Dewan Kehormatan Perhimpunan Bantuan Hukum dan HAM Indonesia (PBHI) I Wayan Gendo Suardana berpandangan dampak negatif dari ekspor pasir laut ini bahkan sudah jelas terlihat ketika kegiatan ini dilarang 20 tahun lalu.
"Kerugian dari kegiatan ekspor pasir laut ini dapat dilihat secara reflektif saat adanya larangan atas kegiatan ini 20 tahun lalu, yakni; berupa rusaknya ekologi khususnya ekosistem laut [sehingga secara otomatis menyebabkan masyarakat nelayan terdampak], menyebabkan bencana alam dan berdampak pada kedaulatan negara, karena efeknya daratan Indonesia makin mengecil dan pada akhirnya dapat mengurangi garis pantai," jelas Gendo kepada Bloomberg Technoz, Selasa (17/9/2024).
Dia bahkan mengaitkan efek tersebut dengan teori butterfly effect, di mana dampak kecil dapat memicu efek yang lebih besar dan merusak. Sementara itu, secara ekonomi, Gendo menilai ekspor pasir laut tidak begitu genting untuk dilakukan bagi Indonesia.
"Lalu jika dikaitkan dengan kepentingan ekonomi, apakah ini genting bagi negara? Aspek ini juga menurut saya tidak logis. Jika pun pendapatannya besar maka yang paling diuntungkan adalah para pengusaha. Lalu negara?
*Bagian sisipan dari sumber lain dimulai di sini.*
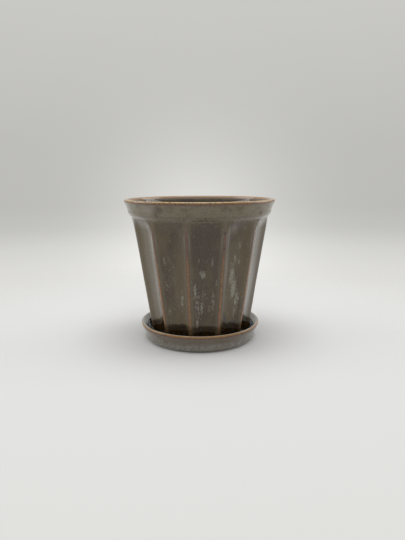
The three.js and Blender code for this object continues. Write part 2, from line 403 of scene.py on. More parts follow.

Tidak signifikan, andaikan-pun PNBP [penerimaan negara bukan pajak]-nya besar, hal itu tetap tidak sebanding dengan kerugian yang dihasilkan, dan penanggulangan kerugian tersebut lebih besar keluar biaya daripada pendapatan," lanjutnya.
Untuk diketahui, belum lama ini Kementerian Perdagangan (Kemendag) membuka kembali keran ekspor pasir laut.
Hal ini menyusul diterbitkannya dua Peraturan Menteri Perdagangan (Permendag) No. 22/2023 tentang Barang yang Dilarang untuk Diekspor dan Permendag No. 21/2024 tentang Perubahan Kedua atas Peraturan Menteri Perdagangan Nomor 23 Tahun 2023 tentang Kebijakan dan Pengaturan Ekspor.
Direktur Jenderal Perdagangan Luar Negeri Kemendag Isy Karim menyebut peraturan ini tak terlepas dari upaya Kemendag dalam mengimplementasikan peraturan pemerintah atau PP 023 tentang Pengelolaan Hasil Sedimentasi di Laut serta tindak lanjut dari usulan Kementerian Kelautan dan Perikanan (KKP).
"Revisi dua Permendag ini merupakan amanah Peraturan Pemerintah No. 26/2023 serta merupakan usulan dari Kementerian Kelautan dan Perikanan (KKP) sebagai instansi pembina atas pengelolaan hasil sedimentasi di laut," kata Isy mengutip dari siaran pers Kemendag, Selasa (10/9/2024).
Pada saat yang sama, Isy juga menekankan, ekspor pasir laut hanya dapat dilakukan setelah memenuhi kebutuhan dalam negeri, di mana menurutnya pengaturan ekspor pasir laut ini dilakukan untuk menanggulangi sedimentasi yang dapat menurunkan daya dukung serta daya tampung ekosistem pesisir dan laut, juga kesehatan laut.
Adapun, jenis pasir laut yang boleh diekspor tersebut diatur dalam Permendag No. 21/2024 yang merujuk pada Keputusan Menteri Kelautan dan Perikanan Nomor 47 Tahun 2024 tentang Spesifikasi Pasir Hasil Sedimentasi di Laut untuk Ekspor.